Given task:
Begin with the line containing "for label, piece" and end with the line containing "before = set(bpy.data.objects)"; set down that block verbatim and nothing else.
•••
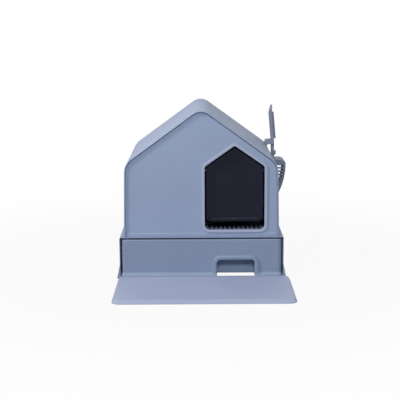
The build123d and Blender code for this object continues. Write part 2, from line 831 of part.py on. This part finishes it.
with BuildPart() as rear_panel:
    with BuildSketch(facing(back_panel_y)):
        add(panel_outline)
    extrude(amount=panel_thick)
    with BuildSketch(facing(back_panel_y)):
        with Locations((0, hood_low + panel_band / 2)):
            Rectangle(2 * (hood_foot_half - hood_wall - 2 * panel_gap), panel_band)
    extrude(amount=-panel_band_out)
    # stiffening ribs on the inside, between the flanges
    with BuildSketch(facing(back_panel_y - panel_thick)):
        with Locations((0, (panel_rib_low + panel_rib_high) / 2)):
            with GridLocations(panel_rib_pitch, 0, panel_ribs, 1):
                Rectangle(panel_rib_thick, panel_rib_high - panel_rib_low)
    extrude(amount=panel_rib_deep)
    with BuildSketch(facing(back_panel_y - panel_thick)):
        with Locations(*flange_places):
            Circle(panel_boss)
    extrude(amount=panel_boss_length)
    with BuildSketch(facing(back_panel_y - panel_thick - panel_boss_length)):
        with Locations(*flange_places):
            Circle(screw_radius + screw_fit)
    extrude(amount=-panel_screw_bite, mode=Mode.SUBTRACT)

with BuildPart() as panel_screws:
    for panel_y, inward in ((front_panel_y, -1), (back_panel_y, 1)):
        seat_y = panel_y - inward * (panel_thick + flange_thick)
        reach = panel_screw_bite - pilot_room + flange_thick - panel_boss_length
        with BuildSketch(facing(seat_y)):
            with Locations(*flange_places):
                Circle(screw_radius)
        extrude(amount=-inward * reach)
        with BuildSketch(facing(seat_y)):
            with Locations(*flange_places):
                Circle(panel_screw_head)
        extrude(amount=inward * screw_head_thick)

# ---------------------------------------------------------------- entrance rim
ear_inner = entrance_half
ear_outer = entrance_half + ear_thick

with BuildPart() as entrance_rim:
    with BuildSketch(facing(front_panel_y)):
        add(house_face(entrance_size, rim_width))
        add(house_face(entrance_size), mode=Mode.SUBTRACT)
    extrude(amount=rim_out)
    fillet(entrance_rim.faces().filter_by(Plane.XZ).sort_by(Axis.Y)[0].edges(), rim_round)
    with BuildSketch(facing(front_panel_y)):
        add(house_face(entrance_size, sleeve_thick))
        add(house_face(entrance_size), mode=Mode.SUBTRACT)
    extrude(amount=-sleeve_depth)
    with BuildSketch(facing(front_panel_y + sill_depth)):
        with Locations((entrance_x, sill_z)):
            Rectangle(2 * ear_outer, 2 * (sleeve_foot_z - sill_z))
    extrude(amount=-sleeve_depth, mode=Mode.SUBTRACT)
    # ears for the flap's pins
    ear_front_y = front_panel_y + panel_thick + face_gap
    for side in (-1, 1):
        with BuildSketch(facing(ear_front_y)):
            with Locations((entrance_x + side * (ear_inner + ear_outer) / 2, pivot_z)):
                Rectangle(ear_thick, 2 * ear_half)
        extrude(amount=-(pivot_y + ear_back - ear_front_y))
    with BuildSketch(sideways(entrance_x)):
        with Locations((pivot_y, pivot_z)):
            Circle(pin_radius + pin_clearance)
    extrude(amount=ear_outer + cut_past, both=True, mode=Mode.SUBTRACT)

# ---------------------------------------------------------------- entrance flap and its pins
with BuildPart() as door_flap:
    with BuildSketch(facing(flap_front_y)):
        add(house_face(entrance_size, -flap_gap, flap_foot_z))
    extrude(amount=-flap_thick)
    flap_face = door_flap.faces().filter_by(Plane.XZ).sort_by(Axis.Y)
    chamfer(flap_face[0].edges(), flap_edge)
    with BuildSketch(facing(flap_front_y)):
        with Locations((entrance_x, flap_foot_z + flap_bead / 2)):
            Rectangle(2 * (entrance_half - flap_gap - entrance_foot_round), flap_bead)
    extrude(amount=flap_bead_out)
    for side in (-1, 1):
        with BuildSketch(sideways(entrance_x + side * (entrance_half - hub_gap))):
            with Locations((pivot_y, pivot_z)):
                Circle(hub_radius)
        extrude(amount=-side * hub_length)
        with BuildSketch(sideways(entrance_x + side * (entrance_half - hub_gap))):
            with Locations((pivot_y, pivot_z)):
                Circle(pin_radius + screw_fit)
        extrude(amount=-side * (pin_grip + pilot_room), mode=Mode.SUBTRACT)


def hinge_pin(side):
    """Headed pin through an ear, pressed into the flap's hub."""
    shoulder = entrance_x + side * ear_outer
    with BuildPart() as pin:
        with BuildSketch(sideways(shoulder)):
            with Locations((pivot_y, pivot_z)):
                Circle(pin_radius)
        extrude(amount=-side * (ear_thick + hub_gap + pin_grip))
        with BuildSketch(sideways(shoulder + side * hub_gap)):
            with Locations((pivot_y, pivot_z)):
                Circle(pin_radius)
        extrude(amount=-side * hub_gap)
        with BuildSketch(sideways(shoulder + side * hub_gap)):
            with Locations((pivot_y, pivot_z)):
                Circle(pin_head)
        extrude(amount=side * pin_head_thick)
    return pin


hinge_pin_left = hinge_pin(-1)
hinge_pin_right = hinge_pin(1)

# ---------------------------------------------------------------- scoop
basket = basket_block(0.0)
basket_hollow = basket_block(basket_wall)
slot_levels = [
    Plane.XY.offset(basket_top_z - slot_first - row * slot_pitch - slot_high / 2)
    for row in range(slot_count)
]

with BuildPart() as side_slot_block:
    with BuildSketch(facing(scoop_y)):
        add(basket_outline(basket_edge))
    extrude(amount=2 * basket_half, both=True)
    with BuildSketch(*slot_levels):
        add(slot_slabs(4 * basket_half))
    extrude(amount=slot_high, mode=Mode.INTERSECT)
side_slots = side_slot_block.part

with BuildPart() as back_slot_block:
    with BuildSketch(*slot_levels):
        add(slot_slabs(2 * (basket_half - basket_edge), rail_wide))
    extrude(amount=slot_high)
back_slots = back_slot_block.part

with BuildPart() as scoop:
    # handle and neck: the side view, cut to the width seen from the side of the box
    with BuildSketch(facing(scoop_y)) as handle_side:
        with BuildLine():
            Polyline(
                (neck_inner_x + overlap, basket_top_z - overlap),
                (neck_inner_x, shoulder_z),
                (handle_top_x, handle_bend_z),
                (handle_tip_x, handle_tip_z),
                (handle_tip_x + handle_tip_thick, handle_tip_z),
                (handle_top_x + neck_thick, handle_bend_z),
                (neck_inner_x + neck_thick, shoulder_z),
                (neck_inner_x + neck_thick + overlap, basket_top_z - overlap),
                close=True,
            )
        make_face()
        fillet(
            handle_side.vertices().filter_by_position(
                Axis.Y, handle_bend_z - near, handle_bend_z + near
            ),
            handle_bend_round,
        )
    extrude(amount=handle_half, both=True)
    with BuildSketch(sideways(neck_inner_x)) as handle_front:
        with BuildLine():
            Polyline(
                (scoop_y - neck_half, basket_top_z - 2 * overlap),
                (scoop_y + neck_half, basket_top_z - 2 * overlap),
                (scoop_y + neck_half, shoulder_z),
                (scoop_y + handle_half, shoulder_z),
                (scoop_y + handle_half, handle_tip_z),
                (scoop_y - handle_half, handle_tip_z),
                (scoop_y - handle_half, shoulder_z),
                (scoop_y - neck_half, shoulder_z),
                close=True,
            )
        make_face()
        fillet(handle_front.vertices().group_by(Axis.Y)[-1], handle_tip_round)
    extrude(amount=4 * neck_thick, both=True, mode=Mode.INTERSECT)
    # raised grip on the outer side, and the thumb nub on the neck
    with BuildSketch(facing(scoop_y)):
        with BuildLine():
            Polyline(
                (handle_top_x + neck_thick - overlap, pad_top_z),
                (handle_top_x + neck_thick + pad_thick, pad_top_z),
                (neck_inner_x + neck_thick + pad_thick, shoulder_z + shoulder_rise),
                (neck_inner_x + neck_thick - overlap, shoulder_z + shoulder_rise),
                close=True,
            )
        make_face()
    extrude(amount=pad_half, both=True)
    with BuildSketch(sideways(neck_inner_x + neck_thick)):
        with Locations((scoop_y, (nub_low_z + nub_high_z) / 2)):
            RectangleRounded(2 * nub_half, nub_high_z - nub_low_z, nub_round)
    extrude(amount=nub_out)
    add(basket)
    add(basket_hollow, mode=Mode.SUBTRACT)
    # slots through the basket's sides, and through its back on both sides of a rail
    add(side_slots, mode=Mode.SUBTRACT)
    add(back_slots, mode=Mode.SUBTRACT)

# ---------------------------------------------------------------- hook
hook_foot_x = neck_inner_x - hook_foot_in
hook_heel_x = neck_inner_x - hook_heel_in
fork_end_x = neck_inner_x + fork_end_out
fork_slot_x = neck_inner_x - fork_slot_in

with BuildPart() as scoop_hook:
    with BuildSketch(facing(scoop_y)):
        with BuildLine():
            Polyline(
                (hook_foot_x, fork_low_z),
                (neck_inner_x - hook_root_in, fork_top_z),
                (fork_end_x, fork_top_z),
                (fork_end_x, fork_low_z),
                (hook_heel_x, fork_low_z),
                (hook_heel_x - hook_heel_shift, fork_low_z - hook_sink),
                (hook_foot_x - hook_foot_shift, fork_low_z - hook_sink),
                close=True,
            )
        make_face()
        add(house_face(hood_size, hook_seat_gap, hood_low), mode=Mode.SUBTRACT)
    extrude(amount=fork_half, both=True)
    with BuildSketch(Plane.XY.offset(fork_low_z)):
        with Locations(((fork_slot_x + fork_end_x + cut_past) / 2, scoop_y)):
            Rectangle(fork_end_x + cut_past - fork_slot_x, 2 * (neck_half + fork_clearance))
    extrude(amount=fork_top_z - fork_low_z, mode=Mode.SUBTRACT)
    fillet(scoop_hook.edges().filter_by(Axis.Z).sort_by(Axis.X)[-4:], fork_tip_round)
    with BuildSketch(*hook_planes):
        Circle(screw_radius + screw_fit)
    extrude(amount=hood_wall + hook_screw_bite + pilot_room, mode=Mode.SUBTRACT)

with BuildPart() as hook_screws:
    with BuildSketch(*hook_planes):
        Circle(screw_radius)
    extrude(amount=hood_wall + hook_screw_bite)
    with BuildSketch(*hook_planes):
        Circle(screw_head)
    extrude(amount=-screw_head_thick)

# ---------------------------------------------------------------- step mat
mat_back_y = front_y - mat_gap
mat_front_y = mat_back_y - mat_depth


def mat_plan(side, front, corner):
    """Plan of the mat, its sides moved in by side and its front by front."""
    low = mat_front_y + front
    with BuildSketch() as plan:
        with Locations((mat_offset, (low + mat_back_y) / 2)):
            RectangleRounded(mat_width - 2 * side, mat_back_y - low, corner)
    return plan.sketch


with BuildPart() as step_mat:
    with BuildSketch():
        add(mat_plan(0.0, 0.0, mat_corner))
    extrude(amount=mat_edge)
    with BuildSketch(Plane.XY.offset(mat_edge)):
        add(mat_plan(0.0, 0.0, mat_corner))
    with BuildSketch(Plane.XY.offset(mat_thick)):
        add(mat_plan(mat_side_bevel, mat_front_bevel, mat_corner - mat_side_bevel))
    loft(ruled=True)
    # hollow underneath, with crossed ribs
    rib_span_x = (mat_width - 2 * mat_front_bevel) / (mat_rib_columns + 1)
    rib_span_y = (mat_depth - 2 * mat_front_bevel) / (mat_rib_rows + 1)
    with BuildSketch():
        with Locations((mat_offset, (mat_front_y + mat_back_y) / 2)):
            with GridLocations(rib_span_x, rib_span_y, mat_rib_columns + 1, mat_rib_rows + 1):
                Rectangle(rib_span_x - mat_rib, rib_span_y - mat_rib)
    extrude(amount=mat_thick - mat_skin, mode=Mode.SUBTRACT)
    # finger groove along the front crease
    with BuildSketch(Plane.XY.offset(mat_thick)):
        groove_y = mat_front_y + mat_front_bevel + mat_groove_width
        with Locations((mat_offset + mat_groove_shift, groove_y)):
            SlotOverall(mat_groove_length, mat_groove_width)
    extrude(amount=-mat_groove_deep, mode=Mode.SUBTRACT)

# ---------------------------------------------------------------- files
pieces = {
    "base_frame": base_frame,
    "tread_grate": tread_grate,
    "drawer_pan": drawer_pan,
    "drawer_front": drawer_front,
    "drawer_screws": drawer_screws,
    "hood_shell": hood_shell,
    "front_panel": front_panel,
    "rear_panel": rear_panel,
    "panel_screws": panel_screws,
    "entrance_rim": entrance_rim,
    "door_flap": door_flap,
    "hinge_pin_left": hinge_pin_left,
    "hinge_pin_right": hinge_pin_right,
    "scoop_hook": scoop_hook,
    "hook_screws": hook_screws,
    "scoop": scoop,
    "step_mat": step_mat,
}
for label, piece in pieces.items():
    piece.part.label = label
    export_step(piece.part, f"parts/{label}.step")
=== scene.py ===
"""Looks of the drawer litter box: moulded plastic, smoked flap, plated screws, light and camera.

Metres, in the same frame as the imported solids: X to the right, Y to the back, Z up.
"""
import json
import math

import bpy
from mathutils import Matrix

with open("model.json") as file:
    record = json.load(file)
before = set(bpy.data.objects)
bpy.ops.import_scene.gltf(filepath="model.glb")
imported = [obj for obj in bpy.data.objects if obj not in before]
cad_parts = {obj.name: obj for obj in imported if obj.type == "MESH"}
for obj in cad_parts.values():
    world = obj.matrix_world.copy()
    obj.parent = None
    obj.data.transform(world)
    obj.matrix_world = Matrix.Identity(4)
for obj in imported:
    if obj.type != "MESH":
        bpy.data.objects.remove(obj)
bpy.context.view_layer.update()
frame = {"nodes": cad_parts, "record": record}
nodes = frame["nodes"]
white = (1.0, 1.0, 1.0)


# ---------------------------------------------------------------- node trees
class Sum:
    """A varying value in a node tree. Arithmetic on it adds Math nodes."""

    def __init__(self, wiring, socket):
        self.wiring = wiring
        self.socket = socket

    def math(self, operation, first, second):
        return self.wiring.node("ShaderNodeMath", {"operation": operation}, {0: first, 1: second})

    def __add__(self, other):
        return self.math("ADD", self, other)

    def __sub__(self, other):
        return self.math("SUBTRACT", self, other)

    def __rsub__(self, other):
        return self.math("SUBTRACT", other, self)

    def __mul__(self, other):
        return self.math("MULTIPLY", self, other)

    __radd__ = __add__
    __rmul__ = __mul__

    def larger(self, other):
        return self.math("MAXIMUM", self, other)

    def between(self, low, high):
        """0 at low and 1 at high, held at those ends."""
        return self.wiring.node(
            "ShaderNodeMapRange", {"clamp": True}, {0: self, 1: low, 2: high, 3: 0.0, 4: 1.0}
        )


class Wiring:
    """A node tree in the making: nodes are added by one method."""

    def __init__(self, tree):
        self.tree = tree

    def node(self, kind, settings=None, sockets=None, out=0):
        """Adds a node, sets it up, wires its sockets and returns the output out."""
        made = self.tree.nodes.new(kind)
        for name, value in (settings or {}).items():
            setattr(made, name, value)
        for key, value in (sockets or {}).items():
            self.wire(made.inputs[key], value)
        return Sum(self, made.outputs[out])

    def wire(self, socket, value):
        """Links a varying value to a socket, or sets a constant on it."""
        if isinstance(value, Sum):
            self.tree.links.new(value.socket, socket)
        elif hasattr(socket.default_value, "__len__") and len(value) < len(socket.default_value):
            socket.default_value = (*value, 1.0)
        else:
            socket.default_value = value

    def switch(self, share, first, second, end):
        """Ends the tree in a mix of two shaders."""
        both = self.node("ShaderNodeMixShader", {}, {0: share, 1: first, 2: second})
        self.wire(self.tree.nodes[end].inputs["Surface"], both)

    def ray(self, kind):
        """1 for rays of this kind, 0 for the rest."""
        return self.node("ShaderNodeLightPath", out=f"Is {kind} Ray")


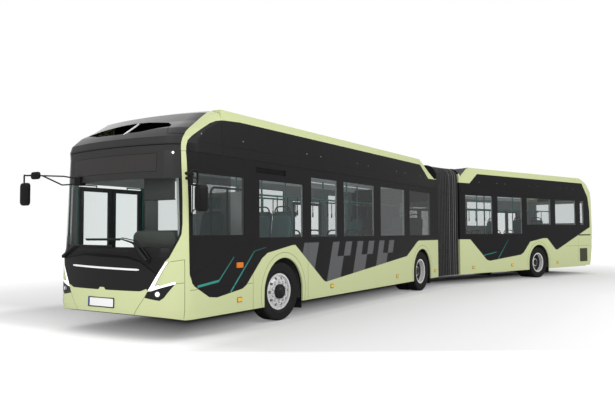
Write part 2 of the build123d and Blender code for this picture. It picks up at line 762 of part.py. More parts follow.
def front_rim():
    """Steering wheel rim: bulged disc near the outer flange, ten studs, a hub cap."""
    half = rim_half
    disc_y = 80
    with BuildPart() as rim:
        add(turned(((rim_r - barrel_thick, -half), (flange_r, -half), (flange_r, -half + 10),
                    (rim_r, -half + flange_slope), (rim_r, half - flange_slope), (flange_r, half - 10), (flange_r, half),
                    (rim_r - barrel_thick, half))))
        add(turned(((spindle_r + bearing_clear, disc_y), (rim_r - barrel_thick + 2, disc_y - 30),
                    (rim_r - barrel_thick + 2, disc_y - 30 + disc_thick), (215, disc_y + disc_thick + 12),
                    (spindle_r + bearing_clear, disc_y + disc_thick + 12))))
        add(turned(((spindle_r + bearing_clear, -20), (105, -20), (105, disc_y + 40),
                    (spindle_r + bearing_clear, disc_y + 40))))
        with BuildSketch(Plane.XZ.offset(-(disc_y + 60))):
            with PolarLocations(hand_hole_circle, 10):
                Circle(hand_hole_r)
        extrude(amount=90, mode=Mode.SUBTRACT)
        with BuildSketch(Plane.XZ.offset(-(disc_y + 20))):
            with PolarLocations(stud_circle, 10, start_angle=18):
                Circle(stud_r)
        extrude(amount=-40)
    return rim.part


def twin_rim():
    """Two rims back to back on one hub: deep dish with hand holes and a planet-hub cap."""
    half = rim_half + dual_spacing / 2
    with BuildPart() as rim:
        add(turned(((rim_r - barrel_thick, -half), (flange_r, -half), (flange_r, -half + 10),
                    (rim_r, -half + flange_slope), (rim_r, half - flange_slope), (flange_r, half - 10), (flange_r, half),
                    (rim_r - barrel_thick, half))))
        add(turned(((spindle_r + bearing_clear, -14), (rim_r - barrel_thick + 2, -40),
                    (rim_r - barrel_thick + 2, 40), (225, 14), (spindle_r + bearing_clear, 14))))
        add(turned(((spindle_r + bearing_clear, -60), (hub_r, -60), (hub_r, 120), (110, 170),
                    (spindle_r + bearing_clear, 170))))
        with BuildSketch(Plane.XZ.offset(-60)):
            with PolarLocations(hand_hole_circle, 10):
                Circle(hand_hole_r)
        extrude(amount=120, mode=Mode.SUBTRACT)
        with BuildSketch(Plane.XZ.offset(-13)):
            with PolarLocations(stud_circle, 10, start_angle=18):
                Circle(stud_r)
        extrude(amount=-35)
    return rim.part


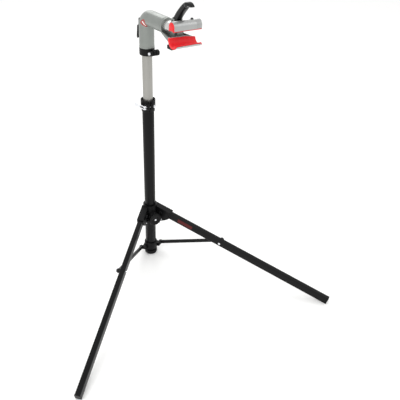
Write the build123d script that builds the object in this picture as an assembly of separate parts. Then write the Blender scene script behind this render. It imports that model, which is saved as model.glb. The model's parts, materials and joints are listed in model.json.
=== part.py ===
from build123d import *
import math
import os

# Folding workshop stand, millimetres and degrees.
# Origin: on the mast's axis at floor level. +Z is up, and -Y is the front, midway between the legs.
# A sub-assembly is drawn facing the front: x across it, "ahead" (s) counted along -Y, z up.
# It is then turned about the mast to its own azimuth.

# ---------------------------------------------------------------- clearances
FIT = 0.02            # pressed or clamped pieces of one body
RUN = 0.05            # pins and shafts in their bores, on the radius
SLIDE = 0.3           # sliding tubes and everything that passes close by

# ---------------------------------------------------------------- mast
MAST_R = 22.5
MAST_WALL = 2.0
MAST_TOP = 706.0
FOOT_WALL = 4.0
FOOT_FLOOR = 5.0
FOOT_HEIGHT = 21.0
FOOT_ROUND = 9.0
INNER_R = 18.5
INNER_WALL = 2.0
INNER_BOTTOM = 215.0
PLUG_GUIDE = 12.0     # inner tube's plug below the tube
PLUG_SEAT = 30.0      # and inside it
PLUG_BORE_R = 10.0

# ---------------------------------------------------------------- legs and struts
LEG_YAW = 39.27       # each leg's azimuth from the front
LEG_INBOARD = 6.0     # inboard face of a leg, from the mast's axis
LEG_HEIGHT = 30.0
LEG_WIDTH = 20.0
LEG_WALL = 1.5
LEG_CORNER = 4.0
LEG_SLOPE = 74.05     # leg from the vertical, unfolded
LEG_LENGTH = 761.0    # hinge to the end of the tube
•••
Completed exercise:
for label, piece in pieces.items():
    piece.part.label = label
    export_step(piece.part, f"parts/{label}.step")
=== scene.py ===
"""Looks of the drawer litter box: moulded plastic, smoked flap, plated screws, light and camera.

Metres, in the same frame as the imported solids: X to the right, Y to the back, Z up.
"""
import json
import math

import bpy
from mathutils import Matrix

with open("model.json") as file:
    record = json.load(file)
before = set(bpy.data.objects)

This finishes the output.